TO DO: Your task is to reproduce word for word the lines running from the line containing "not stuck down" to the line containing "points = [vertex.co", inclusive. Nothing else belongs in the answer.

SUPPLIED INFORMATION:
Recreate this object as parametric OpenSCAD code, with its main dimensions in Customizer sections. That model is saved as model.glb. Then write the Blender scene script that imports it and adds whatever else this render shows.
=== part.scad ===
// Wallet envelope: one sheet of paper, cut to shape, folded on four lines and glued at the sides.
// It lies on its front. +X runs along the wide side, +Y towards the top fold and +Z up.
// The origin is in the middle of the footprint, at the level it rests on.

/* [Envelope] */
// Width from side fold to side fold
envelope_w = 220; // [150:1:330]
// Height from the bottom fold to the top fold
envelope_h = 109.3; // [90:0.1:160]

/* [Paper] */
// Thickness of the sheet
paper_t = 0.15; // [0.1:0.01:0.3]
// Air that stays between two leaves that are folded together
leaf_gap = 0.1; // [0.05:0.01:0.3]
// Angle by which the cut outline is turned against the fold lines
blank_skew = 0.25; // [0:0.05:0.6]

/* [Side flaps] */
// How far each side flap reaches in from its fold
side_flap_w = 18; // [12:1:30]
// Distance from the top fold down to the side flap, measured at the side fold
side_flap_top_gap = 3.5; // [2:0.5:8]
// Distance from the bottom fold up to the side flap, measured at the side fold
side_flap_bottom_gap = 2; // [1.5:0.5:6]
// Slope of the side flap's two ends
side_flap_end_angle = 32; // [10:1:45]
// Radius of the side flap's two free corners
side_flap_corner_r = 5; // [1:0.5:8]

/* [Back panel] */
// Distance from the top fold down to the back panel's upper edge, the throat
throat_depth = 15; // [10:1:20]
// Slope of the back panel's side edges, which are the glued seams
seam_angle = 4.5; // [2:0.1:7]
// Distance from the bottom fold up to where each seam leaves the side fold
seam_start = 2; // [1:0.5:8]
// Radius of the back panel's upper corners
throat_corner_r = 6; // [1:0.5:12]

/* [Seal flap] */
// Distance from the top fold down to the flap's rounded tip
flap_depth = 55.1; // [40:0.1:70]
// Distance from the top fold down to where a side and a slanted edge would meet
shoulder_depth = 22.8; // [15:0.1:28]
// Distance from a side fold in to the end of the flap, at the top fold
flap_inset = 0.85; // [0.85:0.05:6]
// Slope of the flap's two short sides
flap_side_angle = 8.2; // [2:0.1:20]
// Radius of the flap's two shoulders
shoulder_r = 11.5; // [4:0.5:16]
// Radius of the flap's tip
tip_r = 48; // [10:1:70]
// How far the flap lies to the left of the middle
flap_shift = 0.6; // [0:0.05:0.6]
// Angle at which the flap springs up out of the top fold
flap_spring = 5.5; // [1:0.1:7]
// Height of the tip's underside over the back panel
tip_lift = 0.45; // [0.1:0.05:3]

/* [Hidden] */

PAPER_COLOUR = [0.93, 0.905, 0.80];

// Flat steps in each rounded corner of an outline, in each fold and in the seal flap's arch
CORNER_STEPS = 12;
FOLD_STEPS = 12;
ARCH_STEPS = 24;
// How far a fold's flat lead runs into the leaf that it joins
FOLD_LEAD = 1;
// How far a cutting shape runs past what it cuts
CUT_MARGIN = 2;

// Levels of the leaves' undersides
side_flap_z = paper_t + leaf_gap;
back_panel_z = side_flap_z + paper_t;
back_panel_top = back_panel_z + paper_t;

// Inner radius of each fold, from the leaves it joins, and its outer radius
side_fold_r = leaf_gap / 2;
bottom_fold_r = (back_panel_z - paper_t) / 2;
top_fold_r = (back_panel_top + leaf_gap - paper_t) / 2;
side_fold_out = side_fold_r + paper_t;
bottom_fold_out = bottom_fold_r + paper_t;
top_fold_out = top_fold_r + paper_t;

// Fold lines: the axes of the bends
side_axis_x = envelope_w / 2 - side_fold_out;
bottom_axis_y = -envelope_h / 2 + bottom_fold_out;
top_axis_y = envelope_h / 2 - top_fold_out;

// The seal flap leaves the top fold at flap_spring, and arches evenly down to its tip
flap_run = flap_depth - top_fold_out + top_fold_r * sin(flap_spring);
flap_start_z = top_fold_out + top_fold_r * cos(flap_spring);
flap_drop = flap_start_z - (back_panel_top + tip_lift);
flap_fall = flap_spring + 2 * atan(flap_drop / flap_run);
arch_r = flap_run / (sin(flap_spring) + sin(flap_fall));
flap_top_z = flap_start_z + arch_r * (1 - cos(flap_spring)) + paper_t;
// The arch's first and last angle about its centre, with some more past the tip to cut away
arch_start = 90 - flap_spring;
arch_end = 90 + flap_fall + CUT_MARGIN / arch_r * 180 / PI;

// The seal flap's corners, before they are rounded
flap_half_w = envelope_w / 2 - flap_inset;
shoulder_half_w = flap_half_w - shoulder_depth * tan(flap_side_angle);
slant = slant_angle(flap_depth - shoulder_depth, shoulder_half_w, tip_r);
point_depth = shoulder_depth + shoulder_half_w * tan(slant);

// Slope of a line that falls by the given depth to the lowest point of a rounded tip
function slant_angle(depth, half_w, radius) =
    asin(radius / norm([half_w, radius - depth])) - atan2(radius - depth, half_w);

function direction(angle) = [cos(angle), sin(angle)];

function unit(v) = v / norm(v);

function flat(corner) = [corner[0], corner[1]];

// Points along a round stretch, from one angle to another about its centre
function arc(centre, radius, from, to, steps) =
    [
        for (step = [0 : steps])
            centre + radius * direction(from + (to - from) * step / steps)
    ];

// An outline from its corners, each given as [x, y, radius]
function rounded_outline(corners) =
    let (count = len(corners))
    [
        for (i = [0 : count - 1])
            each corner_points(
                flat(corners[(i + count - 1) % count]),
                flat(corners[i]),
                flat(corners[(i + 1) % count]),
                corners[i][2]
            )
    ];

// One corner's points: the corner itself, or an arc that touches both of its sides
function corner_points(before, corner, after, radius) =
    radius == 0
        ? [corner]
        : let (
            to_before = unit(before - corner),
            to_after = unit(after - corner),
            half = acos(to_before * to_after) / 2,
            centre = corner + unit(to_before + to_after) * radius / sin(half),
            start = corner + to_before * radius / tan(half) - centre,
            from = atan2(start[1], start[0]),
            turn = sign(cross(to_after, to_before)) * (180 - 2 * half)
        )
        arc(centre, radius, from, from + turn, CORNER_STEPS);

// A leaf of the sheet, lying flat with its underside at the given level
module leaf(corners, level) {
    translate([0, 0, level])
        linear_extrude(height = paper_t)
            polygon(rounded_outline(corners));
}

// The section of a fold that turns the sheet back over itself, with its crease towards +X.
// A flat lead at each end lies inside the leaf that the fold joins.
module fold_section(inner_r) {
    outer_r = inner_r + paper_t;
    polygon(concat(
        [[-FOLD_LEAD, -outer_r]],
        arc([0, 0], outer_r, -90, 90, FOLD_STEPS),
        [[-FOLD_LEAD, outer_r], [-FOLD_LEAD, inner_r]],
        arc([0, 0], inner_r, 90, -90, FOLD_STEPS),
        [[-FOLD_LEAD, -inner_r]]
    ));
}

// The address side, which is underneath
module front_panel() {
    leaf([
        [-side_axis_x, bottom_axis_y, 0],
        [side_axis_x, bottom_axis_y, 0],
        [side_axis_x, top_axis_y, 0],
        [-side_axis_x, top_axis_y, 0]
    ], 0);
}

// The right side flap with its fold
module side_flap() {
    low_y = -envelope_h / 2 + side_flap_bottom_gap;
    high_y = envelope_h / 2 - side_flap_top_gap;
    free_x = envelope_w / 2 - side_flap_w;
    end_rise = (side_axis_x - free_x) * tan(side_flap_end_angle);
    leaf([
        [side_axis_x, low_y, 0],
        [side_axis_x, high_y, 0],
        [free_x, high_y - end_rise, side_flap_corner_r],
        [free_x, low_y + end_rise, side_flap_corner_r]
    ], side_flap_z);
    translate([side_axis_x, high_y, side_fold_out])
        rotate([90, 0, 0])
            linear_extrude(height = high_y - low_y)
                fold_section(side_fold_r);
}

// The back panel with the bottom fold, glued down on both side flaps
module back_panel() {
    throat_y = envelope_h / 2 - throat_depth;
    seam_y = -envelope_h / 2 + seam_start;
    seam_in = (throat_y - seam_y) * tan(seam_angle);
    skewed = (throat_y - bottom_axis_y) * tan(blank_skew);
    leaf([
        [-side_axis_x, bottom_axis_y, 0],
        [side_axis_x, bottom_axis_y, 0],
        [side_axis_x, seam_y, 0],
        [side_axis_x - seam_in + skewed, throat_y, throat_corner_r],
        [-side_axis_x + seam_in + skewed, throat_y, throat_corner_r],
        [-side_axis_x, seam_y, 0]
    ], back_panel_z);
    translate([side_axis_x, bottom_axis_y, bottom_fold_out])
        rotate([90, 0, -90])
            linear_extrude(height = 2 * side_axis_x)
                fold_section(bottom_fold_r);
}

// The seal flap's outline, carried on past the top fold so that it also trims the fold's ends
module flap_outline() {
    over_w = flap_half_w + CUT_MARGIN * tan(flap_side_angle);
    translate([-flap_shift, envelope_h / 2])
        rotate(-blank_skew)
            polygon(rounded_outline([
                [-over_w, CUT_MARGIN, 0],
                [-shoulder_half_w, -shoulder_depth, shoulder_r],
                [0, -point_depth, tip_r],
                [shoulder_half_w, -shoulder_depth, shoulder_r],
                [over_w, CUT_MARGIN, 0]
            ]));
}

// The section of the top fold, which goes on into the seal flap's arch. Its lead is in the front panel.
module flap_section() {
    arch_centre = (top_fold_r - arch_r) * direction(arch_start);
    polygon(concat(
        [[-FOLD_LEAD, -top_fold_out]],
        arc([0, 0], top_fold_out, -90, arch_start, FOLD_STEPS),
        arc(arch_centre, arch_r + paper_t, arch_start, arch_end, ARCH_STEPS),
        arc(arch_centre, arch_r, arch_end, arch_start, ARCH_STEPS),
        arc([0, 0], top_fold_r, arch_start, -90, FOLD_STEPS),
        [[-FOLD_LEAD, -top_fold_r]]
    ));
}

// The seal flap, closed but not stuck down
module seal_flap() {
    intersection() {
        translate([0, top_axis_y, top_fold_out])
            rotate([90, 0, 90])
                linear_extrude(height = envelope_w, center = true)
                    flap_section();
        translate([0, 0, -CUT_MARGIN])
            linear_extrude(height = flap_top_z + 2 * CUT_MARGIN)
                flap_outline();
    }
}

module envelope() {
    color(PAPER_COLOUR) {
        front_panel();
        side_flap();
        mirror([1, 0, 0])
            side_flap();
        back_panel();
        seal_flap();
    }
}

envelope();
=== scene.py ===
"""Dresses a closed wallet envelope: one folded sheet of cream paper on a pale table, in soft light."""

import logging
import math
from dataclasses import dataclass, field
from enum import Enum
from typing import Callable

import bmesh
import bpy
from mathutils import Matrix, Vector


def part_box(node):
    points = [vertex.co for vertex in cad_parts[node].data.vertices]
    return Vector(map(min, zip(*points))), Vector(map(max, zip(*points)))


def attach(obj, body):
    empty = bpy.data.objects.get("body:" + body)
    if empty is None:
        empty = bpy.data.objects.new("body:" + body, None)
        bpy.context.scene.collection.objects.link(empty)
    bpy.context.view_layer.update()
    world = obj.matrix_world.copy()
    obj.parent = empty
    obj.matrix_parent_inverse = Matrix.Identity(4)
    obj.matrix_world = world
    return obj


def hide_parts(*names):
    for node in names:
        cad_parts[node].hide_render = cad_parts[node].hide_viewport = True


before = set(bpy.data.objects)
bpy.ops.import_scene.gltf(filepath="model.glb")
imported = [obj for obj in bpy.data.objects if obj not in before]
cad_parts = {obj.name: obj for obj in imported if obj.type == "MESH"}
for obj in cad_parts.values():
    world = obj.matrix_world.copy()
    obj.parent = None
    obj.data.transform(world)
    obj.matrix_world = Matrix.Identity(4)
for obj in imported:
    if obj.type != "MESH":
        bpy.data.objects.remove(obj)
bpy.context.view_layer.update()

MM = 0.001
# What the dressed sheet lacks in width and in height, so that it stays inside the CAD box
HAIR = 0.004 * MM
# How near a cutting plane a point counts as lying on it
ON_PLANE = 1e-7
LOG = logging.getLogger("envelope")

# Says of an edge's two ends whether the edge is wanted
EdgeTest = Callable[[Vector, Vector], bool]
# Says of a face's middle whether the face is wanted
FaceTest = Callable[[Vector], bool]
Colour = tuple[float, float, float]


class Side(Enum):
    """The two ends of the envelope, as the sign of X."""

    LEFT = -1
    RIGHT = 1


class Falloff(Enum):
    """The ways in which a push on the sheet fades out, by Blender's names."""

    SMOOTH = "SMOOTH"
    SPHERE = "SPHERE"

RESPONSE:
// The seal flap, closed but not stuck down
module seal_flap() {
    intersection() {
        translate([0, top_axis_y, top_fold_out])
            rotate([90, 0, 90])
                linear_extrude(height = envelope_w, center = true)
                    flap_section();
        translate([0, 0, -CUT_MARGIN])
            linear_extrude(height = flap_top_z + 2 * CUT_MARGIN)
                flap_outline();
    }
}

module envelope() {
    color(PAPER_COLOUR) {
        front_panel();
        side_flap();
        mirror([1, 0, 0])
            side_flap();
        back_panel();
        seal_flap();
    }
}

envelope();
=== scene.py ===
"""Dresses a closed wallet envelope: one folded sheet of cream paper on a pale table, in soft light."""

import logging
import math
from dataclasses import dataclass, field
from enum import Enum
from typing import Callable

import bmesh
import bpy
from mathutils import Matrix, Vector


def part_box(node):
    points = [vertex.co for vertex in cad_parts[node].data.vertices]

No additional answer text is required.